D’un point de vue législatif, il n’existe pour les particuliers aucune obligation de débroussailler ou d’élaguer les arbres, alors que c’est le cas pour les municipalités. Mais selon le maire de Mati, cité par La Croix, ces dernières ne le font pas toujours, “par manque de moyens”. Cette station balnéaire de la région d’Athènes a par ailleurs été le théâtre, en 2018, de l’un des incendies les plus meurtriers d’Europe.
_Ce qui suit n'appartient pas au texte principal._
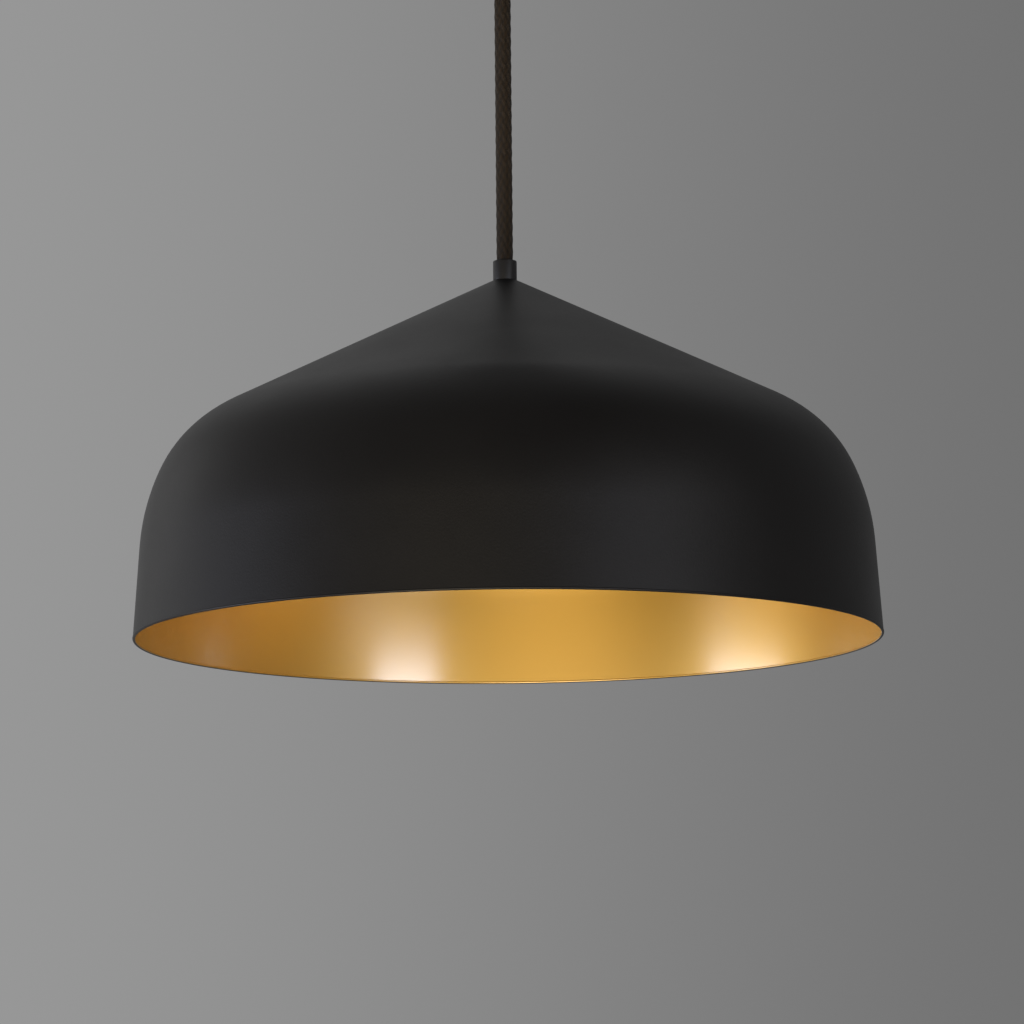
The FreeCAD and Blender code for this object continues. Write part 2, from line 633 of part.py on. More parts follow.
def make_lampholder():
    """Three-part screw lampholder: cap, contact insert and sleeve, with its metal parts."""
    turn("lampholder_cap", [
        ("nipple_radius + 0.1", "-cap_drop"), ("6", "-cap_drop"), ("holder_radius - 1", "-cap_drop - 7.2"),
        ("holder_radius", "-cap_drop - 9"), ("holder_radius", "0.1 - sleeve_top_drop"),
        ("spigot_radius", "0.1 - sleeve_top_drop"), ("spigot_radius", "-spigot_end_drop"),
        ("chamber_radius", "-spigot_end_drop"), ("chamber_radius", "-cap_drop - 9.2"),
        ("lock_nut_flats / sqrt(3) + 0.5", "-cap_drop - cap_plate"),
        ("nipple_radius + 0.1", "-cap_drop - cap_plate"),
    ])
    tag = start_body("earth_tag")
    ring = start_sketch(tag, "XY_Plane", "-cap_drop - cap_plate")
    draw_circle(ring, "0", "0", "lock_nut_flats / 2 + 0.6")
    pad(tag, ring, "tag_thickness", Reversed=True)
    bore(tag, "XY_Plane", [("0", "0", "nipple_radius + 0.1")])
    tongue = start_sketch(tag, "XY_Plane", "-cap_drop - cap_plate")
    draw_outline(tongue, rectangle("-2", "2", "-lock_nut_flats / 2 - 0.9", "-lock_nut_flats / 2 - 0.1"))
    pad(tag, tongue, "nipple_end_drop + 3 - cap_drop - cap_plate", Reversed=True)
    nut = start_body("lock_nut")
    outline = start_sketch(nut, "XY_Plane", "-cap_drop - cap_plate - tag_thickness")
    draw_outline(outline, hexagon("lock_nut_flats"))
    pad(nut, outline, "lock_nut_height", Reversed=True)
    bore(nut, "XY_Plane", [("0", "0", "nipple_radius + 0.05")])
    insert_radius = "chamber_radius - 0.2"
    insert = turn("lampholder_insert", [
        ("0", "-insert_top_drop"), (insert_radius, "-insert_top_drop"), (insert_radius, "-spigot_end_drop"),
        ("spigot_radius - 0.2", "-spigot_end_drop"), ("spigot_radius - 0.2", "-spigot_end_drop - 1.5"),
        (insert_radius, "-spigot_end_drop - 1.5"), (insert_radius, "-insert_end_drop"),
        ("shell_radius + 0.2", "-insert_end_drop"), ("shell_radius + 0.2", "-plate_under_drop"),
        ("0", "-plate_under_drop"),
    ])
    bore(insert, "XY_Plane", [("-live_reach", "0", "1.3"), ("neutral_reach", "0", "1.3")])
    turn("screw_shell", [
        ("9", "-plate_under_drop"), ("shell_radius", "-plate_under_drop"), ("shell_radius", "-shell_end_drop"),
        ("shell_radius - shell_wall", "-shell_end_drop"),
        ("shell_radius - shell_wall", "-plate_under_drop - shell_wall"), ("9", "-plate_under_drop - shell_wall"),
    ])
    make_centre_contact()
    rivets = start_body("contact_rivets")
    ends = start_sketch(rivets, "XY_Plane", "-insert_top_drop")
    draw_circle(ends, "-live_reach", "0", "1.2")
    draw_circle(ends, "neutral_reach", "0", "1.2")
    pad(rivets, ends, "plate_under_drop - insert_top_drop", Reversed=True)
    make_lampholder_terminals()
    turn("lampholder_sleeve", [
        ("spigot_radius + 0.05", "-sleeve_top_drop"), ("holder_radius", "-sleeve_top_drop"),
        ("holder_radius", "2 - sleeve_end_drop"), ("holder_radius - 1.2", "-sleeve_end_drop"),
        ("chamber_radius + 0.2", "-sleeve_end_drop"), ("chamber_radius + 0.2", "-spigot_end_drop - 1.5"),
        ("spigot_radius + 0.05", "-spigot_end_drop - 1.5"),
    ])


def make_centre_contact():
    """Folded bronze strip that springs against the bulb's tip."""
    body = start_body("centre_contact")
    sketch = start_sketch(body, "XZ_Plane")
    draw_outline(sketch, [
        ("-live_reach - 1.5", "-plate_under_drop"), ("2.4", "-plate_under_drop"),
        ("3.2", "-plate_under_drop - 0.8"), ("0.6", "-plate_under_drop - 3.3"),
        ("-1.2", "-plate_under_drop - 3.3"), ("-3.2", "-plate_under_drop - 2.4"),
        ("-3", "-plate_under_drop - 1.9"), ("-1.1", "-plate_under_drop - 2.8"),
        ("0.4", "-plate_under_drop - 2.8"), ("2.4", "-plate_under_drop - 0.9"),
        ("2.1", "-plate_under_drop - 0.5"), ("-live_reach - 1.5", "-plate_under_drop - 0.5"),
    ])
    pad(body, sketch, "5", Midplane=True)


def make_lampholder_terminals():
    """Two brass blocks on the insert, each with a clamp screw at the front."""
    blocks = start_body("lampholder_terminals")
    screws = start_body("lampholder_terminal_screws")
    screw_height = "(terminal_top_drop + insert_top_drop) / -2"
    for reach in ("-live_reach", "neutral_reach"):
        outline = start_sketch(blocks, "XY_Plane", "-insert_top_drop")
        draw_outline(outline, rectangle(f"{reach} - 3.4", f"{reach} + 3.4",
                                        "-terminal_half_width", "terminal_half_width"))
        pad(blocks, outline, "insert_top_drop - terminal_top_drop")
        turn_sideways(screws, "YZ_Plane", screw_height, [
            ("-1", "0"), ("-1", "1.15"), ("-terminal_half_width", "1.15"), ("-terminal_half_width", "2"),
            ("-terminal_half_width - 1.6", "2"), ("-terminal_half_width - 1.6", "0"),
        ], lift=reach)
    bore(blocks, "XZ_Plane", [("-live_reach", screw_height, "1.2"), ("neutral_reach", screw_height, "1.2")],
         length="terminal_half_width + 1", Reversed=True)


# ---------------------------------------------------------------- bulb

def make_bulb():
    """Round-globe screw bulb: contact, insulator, threaded base, housing, driver, board and globe."""
    turn("bulb_contact", [
        ("0", "-bulb_top_drop"), ("3.5", "-bulb_top_drop"), ("4.8", "-bulb_top_drop - 0.8"),
        ("4.8", "-bulb_top_drop - 1.6"), ("0", "-bulb_top_drop - 1.6"),
    ])
    turn("bulb_insulator", [
        ("0", "-bulb_top_drop - 1.6"), ("5.2", "-bulb_top_drop - 1.6"), ("9.5", "-bulb_top_drop - 4.4"),
        ("9.5", "-bulb_top_drop - 5.6"), ("0", "-bulb_top_drop - 5.6"),
    ])
    turn("bulb_base", [
        ("9.55", "-bulb_top_drop - 4.5"), ("10.4", "-bulb_top_drop - 4.5"),
        ("base_radius", "-bulb_top_drop - 7.4"), ("base_radius", "-base_end_drop"),
        ("base_radius - base_wall", "-base_end_drop"), ("base_radius - base_wall", "-bulb_top_drop - 7.6"),
        ("10.2", "-bulb_top_drop - 5.2"), ("9.55", "-bulb_top_drop - 5.2"),
    ])
    neck = "base_radius - base_wall - 0.05"
    seam = "globe_rise - globe_centre_drop"
    seam_radius = "sqrt(globe_radius * globe_radius - globe_rise * globe_rise)"
    turn("bulb_housing", [
        (f"{neck} - 1.3", "8 - base_end_drop"), (neck, "8 - base_end_drop"), (neck, "-base_end_drop"),
        ("base_radius + 0.9", "-base_end_drop"), ("base_radius + 1.8", "-base_end_drop - 6"),
        ("base_radius + 6.2", "-base_end_drop - 18"), (f"{seam_radius} - 1", f"{seam} + 6"),
        (seam_radius, seam), (f"{seam_radius} - 1.4", seam), (f"{seam_radius} - 2.4", f"{seam} + 6"),
        ("base_radius + 4.7", "-base_end_drop - 18"), ("base_radius + 0.3", "-base_end_drop - 6"),
        (f"{neck} - 1.3", "-base_end_drop"),
    ])
    make_globe()
    turn("led_board", [
        ("0", f"{seam} + 1.6"), ("board_radius", f"{seam} + 1.6"), ("board_radius", seam), ("0", seam),
    ])
    chips = start_body("led_chips")
    outline = start_sketch(chips, "XY_Plane", seam)
    draw_outline(outline, rectangle("chip_ring_radius - 1.4", "chip_ring_radius + 1.4", "-1.4", "1.4"))
    chip = pad(chips, outline, "0.8", Reversed=True)
    ring = chips.newObject("PartDesign::PolarPattern", "PolarPattern")
    ring.Originals = [chip]
    ring.Axis = (outline, ["N_Axis"])
    ring.Occurrences = 10
    chips.Tip = ring
    add_solid("Part::Box", "driver_board", {"Length": "1.6", "Width": "18", "Height": "30"},
              ("-0.8", "-9", f"{seam} + 3"))


def make_globe():
    """Opal globe: a thin sphere, open where it sits in the housing."""
    centre = ("0", "0", "-globe_centre_drop")
    solids = []
    for name, radius in (("globe_outside", "globe_radius"), ("globe_inside", "globe_radius - globe_wall")):
        sphere = add_solid("Part::Sphere", name, {
            "Radius": radius, "Angle2": f"asin(globe_rise / ({radius}))",
        }, centre, listed=False)
        solids.append(sphere)
    globe = doc.addObject("Part::Cut", "bulb_globe")
    globe.Label = "bulb_globe"
    globe.Base, globe.Tool = solids
    parts.append(globe)


# ---------------------------------------------------------------- build and write

make_bracket()
make_canopy()
make_canopy_screws()
make_grip()
make_terminal_block()
make_earth_point()
make_leads()
make_cord()
make_collar()
make_shade()
make_lampholder()
make_cores()
make_bulb()

doc.recompute()
for item in doc.Objects:
    faults = {"Invalid", "Error"} & set(item.State)
    assert not faults, f"{item.Label} failed: {item.State}"
for sub_part in parts:
    shape = sub_part.Shape
    assert not shape.isNull() and shape.isValid() and shape.Volume > 0, f"{sub_part.Label} has no sound shape"

os.makedirs("parts", exist_ok=True)
for sub_part in parts:
    sub_part.Shape.exportStep(f"parts/{sub_part.Label}.step")
    print(f"{sub_part.Label}: {len(sub_part.Shape.Solids)} solid(s), {sub_part.Shape.Volume:.0f} mm3")
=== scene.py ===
import json
import math

import bmesh
import bpy
from mathutils import Matrix, Vector


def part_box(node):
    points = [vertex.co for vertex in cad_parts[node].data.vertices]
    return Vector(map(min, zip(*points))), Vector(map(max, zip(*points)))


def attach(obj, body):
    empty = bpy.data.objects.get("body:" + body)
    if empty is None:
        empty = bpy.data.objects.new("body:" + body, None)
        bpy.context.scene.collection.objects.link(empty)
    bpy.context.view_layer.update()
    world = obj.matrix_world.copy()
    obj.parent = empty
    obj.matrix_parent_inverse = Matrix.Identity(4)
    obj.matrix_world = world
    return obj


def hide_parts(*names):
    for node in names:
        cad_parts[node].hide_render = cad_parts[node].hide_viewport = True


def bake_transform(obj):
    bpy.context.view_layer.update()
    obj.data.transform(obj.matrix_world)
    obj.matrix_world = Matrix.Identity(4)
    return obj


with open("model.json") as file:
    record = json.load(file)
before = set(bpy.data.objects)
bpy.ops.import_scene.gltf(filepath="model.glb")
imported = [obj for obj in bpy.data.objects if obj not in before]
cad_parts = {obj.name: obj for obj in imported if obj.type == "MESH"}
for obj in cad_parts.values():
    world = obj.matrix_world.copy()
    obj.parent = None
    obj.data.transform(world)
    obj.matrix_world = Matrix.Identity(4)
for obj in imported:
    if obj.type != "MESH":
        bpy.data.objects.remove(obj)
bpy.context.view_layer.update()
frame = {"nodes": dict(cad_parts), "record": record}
MM = 0.001

# ------------------------------------------------ sizes, from the frame and given here

SHADE_LOW, SHADE_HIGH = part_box("shade")
RIM_RADIUS = 200 * MM
RIM_HEIGHT = SHADE_LOW.z
APEX_HEIGHT = SHADE_HIGH.z
BEAD_RADIUS = 0.8 * MM
BEAD_STAND = 0.2 * MM
SHEET = 1.2 * MM
COAT_LINE = 0.8 * MM  # depth in the sheet where the black skin ends and the gold one starts
CONE_ANGLE = math.radians(26.01)
SHOULDER_RADIUS = 69.16 * MM
SHOULDER_SWEEP = math.radians(38.88)
FLANK_RADIUS = 115.87 * MM
SIDE_LEAN = math.radians(4.19)
LAND_RADIUS = 6.4 * MM
ENTRY_RADIUS = 5.2 * MM

SWING = Vector((0, 0, -39)) * MM
BRAID_RADIUS = 4.5 * MM
CORD_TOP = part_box("cord_tail")[1].z
CORD_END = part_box("cord_end")[0].z
CORD_JOINT = -132 * MM  # the long stretch ends here, and the one that bends above the collar starts
CORE_GAP = 0.05 * MM  # between the cord's cut end and the cores, whose faces would share a plane
BRAID_AROUND = 96
BRAID_ROW = 0.38 * MM
BRAID_RELIEF = 0.28 * MM
BRAID_YARNS = 8
BRAID_PITCH = 6.83 * MM

HEM_SKIN = 0.4  # thickness of the two skins round the hem, in millimetres
DOME_AROUND = 192
DOME_ROWS = 84
SEAM_MERGE = 1e-6

GLOBE_CENTRE = -316
GLOBE_RADIUS = 30
GLOBE_WALL = 1.2
GLOBE_RISE = 16  # from the globe's centre up to its seam with the housing
GLOBE_STEPS = 48

FLOOR_HEIGHT = -4.3
LIGHT_AIM = (0, 0, -0.33)
COOL_LIGHT = (0.92, 0.98, 1.18)
WARM_LIGHT = (1.12, 0.98, 0.7)
PLAIN_LIGHT = (1, 1, 1)


# ------------------------------------------------ camera

def place_camera():
    """Long lens a little below the shade, three metres off, looking slightly up at it."""
    distance = 3.0
    elevation = 0.149
    roll = math.radians(-0.533)
    aim = Vector((0, 0, APEX_HEIGHT - 100 * MM))
    shift_right = 2.6 * MM
    shift_down = 25.6 * MM
    right = Vector((1, 0, 0))
    ahead = Vector((0, math.cos(elevation), math.sin(elevation)))
    up = right.cross(ahead)
    data = bpy.data.cameras.new("camera")
    data.lens = 196.92
    data.sensor_width = 36
    data.clip_end = 100
    camera = bpy.data.objects.new("camera", data)
    bpy.context.scene.collection.objects.link(camera)
    camera.location = aim - ahead * distance + right * shift_right - up * shift_down
    camera.rotation_mode = "QUATERNION"
    facing = Matrix((right, up, -ahead)).transposed()
    camera.rotation_quaternion = (facing @ Matrix.Rotation(roll, 3, "Z")).to_quaternion()
    bpy.context.scene.camera = camera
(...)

Un manque de coopération et de communication
Un autre écueil est pointé du doigt par les Grecs : la mauvaise collaboration entre les acteurs responsables de cette gestion des incendies. “Il faut une meilleure coopération entre tous les acteurs – scientifiques, gouvernement, autorités locales, services forestiers”, juge auprès du Monde Theodoros Giannaros, chercheur spécialisé sur les incendies à l’Observatoire national d’Athènes.
A Loutraki, commune proche de la capitale touchée par un incendie lundi 17 juillet, la mairie n’a par exemple pas eu le droit d’ouvrir des zones pare-feux dans la forêt. “On doit attendre que le gouvernement donne son accord pour couper ne serait-ce qu’un seul arbre”, illustre auprès du journal Libération Ioannis Sklias, chef local du parti de gauche Syriza.
Les habitants déplorent, eux, un manque d’informations quant à leur sort. Selon Morgane Duclaux, une Française installée sur l’île de Rhodes interrogée dimanche par franceinfo, “beaucoup d’efforts ont été faits par la population locale, mais, du côté des autorités, la communication a été très minimale”, avec uniquement des “messages d’évacuation”.